Amy: She’s my friend! Stripper turned writer!
Lori: Oh, shut up, she’s your fake friend on MySpace.
Amy: Whatever, it counts.
Lori: Whoa! Dream big! Aw, she’s crying. Tough girl is happy. I should start reading her blog.
Amy: Helen F’n Mirren!
Lori: What up, Helen Mirren! She said “balls? in Spanish!
Amy: Why did Viggo Mortenson bring his daughter to the Oscars when he was nominated for playing a sick fuck? She just had to watch him put a cigarette out on his tongue.
Lori: And she was smiling all big? “I’m so proud of you Daddy!?
Amy: Does Daniel Day Lewis talk like that all the time?
Lori: Move hippy! More Helen Mirren!
Amy: Are we almost done?
Lori: No. Does Martin Scorsese dye his eyebrows?
Lisa T: Those are caterpillars. Can you imagine those things just bursting into butterflies and flying away?

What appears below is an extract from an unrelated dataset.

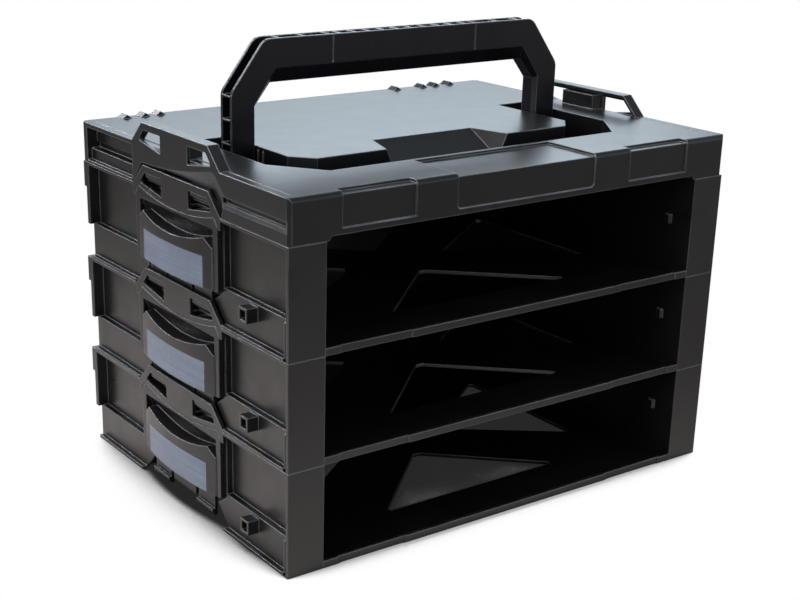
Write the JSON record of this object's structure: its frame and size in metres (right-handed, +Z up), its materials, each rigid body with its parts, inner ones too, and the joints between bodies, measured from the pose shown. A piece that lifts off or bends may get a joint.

Hey, when does Kanye West get to throw a fit?
Amy: He already did when they wouldn’t let him in.
Lori: Oh thank god, Best Picture, now it is finally over.
Kim R: Frances McDormand looks happier than everyone.
Lori: She’s getting some tonight!
Amy: Not a hot option but whatever. Anyway, that’s the show. Thank you and good night. Or good Monday morning.